### JOB
Repeat the lines that follow, leaving nothing out.

Records with modeling code

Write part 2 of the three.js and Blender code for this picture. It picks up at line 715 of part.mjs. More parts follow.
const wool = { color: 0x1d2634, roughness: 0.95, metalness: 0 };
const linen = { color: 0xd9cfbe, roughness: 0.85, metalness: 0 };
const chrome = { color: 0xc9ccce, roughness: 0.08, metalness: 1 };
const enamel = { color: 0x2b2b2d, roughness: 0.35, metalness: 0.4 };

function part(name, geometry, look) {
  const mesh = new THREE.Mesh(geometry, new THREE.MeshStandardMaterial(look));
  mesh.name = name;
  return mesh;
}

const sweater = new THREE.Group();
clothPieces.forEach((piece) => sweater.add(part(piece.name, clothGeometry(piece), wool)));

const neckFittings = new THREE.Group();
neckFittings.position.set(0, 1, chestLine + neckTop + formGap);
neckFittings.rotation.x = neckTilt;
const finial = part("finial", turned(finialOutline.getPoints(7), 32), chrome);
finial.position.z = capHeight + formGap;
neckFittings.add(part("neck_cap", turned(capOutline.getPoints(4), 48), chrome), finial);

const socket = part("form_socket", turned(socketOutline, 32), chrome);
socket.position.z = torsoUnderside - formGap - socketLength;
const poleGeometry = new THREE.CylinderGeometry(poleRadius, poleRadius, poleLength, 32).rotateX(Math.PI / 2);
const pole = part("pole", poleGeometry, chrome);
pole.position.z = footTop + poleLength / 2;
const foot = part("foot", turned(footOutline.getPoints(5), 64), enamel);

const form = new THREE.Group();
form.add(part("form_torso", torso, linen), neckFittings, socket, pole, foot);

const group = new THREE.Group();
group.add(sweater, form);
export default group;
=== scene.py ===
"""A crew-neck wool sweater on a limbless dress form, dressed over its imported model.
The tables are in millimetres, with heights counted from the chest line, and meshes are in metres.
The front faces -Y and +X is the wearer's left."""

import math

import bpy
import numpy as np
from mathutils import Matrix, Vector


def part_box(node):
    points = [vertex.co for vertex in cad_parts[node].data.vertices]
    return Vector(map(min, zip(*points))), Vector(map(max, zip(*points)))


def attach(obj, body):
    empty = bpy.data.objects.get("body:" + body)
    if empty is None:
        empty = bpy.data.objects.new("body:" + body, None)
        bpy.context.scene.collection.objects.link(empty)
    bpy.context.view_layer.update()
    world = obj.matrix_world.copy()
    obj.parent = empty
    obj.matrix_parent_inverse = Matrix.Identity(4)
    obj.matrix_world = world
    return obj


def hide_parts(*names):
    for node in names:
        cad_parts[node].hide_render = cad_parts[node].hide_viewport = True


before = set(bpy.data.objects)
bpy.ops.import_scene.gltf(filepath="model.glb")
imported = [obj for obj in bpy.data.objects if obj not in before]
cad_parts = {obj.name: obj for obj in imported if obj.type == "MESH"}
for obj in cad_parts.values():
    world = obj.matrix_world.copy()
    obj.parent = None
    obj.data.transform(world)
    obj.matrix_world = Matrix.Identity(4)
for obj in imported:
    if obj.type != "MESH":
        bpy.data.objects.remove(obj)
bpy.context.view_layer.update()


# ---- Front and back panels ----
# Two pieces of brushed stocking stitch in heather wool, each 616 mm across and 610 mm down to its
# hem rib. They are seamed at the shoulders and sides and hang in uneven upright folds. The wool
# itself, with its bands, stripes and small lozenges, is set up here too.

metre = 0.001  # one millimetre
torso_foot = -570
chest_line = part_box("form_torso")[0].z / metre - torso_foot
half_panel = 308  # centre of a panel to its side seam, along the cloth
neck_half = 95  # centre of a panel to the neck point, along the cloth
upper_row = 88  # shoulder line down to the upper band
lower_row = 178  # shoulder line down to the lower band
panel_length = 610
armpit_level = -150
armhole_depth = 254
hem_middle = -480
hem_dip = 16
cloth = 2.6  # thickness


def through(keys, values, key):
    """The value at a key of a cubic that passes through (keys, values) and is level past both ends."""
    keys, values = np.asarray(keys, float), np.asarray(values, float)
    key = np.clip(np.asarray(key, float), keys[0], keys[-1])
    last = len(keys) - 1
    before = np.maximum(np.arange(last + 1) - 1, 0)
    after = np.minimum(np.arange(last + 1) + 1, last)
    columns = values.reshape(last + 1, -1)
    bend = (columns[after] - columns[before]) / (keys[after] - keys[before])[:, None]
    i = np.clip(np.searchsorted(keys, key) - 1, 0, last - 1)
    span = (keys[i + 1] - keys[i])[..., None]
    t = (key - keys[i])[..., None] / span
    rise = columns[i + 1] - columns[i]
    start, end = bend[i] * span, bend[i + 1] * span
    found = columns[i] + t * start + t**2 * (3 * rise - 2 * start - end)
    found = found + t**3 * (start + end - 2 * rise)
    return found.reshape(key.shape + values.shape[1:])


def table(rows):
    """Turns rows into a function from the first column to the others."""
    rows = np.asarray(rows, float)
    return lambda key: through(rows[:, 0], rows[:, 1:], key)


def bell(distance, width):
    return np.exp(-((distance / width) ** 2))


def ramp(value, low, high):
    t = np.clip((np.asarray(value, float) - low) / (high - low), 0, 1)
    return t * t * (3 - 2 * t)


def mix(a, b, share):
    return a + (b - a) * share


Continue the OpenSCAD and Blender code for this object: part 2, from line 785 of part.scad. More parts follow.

### FULL SOLUTION
Write part 2 of the three.js and Blender code for this picture. It picks up at line 715 of part.mjs. More parts follow.
const wool = { color: 0x1d2634, roughness: 0.95, metalness: 0 };
const linen = { color: 0xd9cfbe, roughness: 0.85, metalness: 0 };
const chrome = { color: 0xc9ccce, roughness: 0.08, metalness: 1 };
const enamel = { color: 0x2b2b2d, roughness: 0.35, metalness: 0.4 };

function part(name, geometry, look) {
  const mesh = new THREE.Mesh(geometry, new THREE.MeshStandardMaterial(look));
  mesh.name = name;
  return mesh;
}

const sweater = new THREE.Group();
clothPieces.forEach((piece) => sweater.add(part(piece.name, clothGeometry(piece), wool)));

const neckFittings = new THREE.Group();
neckFittings.position.set(0, 1, chestLine + neckTop + formGap);
neckFittings.rotation.x = neckTilt;
const finial = part("finial", turned(finialOutline.getPoints(7), 32), chrome);
finial.position.z = capHeight + formGap;
neckFittings.add(part("neck_cap", turned(capOutline.getPoints(4), 48), chrome), finial);

const socket = part("form_socket", turned(socketOutline, 32), chrome);
socket.position.z = torsoUnderside - formGap - socketLength;
const poleGeometry = new THREE.CylinderGeometry(poleRadius, poleRadius, poleLength, 32).rotateX(Math.PI / 2);
const pole = part("pole", poleGeometry, chrome);
pole.position.z = footTop + poleLength / 2;
const foot = part("foot", turned(footOutline.getPoints(5), 64), enamel);

const form = new THREE.Group();
form.add(part("form_torso", torso, linen), neckFittings, socket, pole, foot);

const group = new THREE.Group();
group.add(sweater, form);
export default group;
=== scene.py ===
"""A crew-neck wool sweater on a limbless dress form, dressed over its imported model.
The tables are in millimetres, with heights counted from the chest line, and meshes are in metres.
The front faces -Y and +X is the wearer's left."""

import math

import bpy
import numpy as np
from mathutils import Matrix, Vector


def part_box(node):
    points = [vertex.co for vertex in cad_parts[node].data.vertices]
    return Vector(map(min, zip(*points))), Vector(map(max, zip(*points)))


def attach(obj, body):
    empty = bpy.data.objects.get("body:" + body)
    if empty is None:
        empty = bpy.data.objects.new("body:" + body, None)
        bpy.context.scene.collection.objects.link(empty)
    bpy.context.view_layer.update()
    world = obj.matrix_world.copy()
    obj.parent = empty
    obj.matrix_parent_inverse = Matrix.Identity(4)
    obj.matrix_world = world
    return obj


def hide_parts(*names):
    for node in names:
        cad_parts[node].hide_render = cad_parts[node].hide_viewport = True


before = set(bpy.data.objects)
bpy.ops.import_scene.gltf(filepath="model.glb")
imported = [obj for obj in bpy.data.objects if obj not in before]
cad_parts = {obj.name: obj for obj in imported if obj.type == "MESH"}
for obj in cad_parts.values():
    world = obj.matrix_world.copy()
    obj.parent = None
    obj.data.transform(world)
    obj.matrix_world = Matrix.Identity(4)
for obj in imported:
    if obj.type != "MESH":
        bpy.data.objects.remove(obj)
bpy.context.view_layer.update()


# ---- Front and back panels ----
# Two pieces of brushed stocking stitch in heather wool, each 616 mm across and 610 mm down to its
# hem rib. They are seamed at the shoulders and sides and hang in uneven upright folds. The wool
# itself, with its bands, stripes and small lozenges, is set up here too.

metre = 0.001  # one millimetre
torso_foot = -570
chest_line = part_box("form_torso")[0].z / metre - torso_foot
half_panel = 308  # centre of a panel to its side seam, along the cloth
neck_half = 95  # centre of a panel to the neck point, along the cloth
upper_row = 88  # shoulder line down to the upper band
lower_row = 178  # shoulder line down to the lower band
panel_length = 610
armpit_level = -150
armhole_depth = 254
hem_middle = -480
hem_dip = 16
cloth = 2.6  # thickness


def through(keys, values, key):
    """The value at a key of a cubic that passes through (keys, values) and is level past both ends."""
    keys, values = np.asarray(keys, float), np.asarray(values, float)
    key = np.clip(np.asarray(key, float), keys[0], keys[-1])
    last = len(keys) - 1
    before = np.maximum(np.arange(last + 1) - 1, 0)
    after = np.minimum(np.arange(last + 1) + 1, last)
    columns = values.reshape(last + 1, -1)
    bend = (columns[after] - columns[before]) / (keys[after] - keys[before])[:, None]
    i = np.clip(np.searchsorted(keys, key) - 1, 0, last - 1)
    span = (keys[i + 1] - keys[i])[..., None]
    t = (key - keys[i])[..., None] / span
    rise = columns[i + 1] - columns[i]
    start, end = bend[i] * span, bend[i + 1] * span
    found = columns[i] + t * start + t**2 * (3 * rise - 2 * start - end)
    found = found + t**3 * (start + end - 2 * rise)
    return found.reshape(key.shape + values.shape[1:])


def table(rows):
    """Turns rows into a function from the first column to the others."""
    rows = np.asarray(rows, float)
    return lambda key: through(rows[:, 0], rows[:, 1:], key)


def bell(distance, width):
    return np.exp(-((distance / width) ** 2))


def ramp(value, low, high):
    t = np.clip((np.asarray(value, float) - low) / (high - low), 0, 1)
    return t * t * (3 - 2 * t)


def mix(a, b, share):
    return a + (b - a) * share


Continue the OpenSCAD and Blender code for this object: part 2, from line 785 of part.scad. More parts follow.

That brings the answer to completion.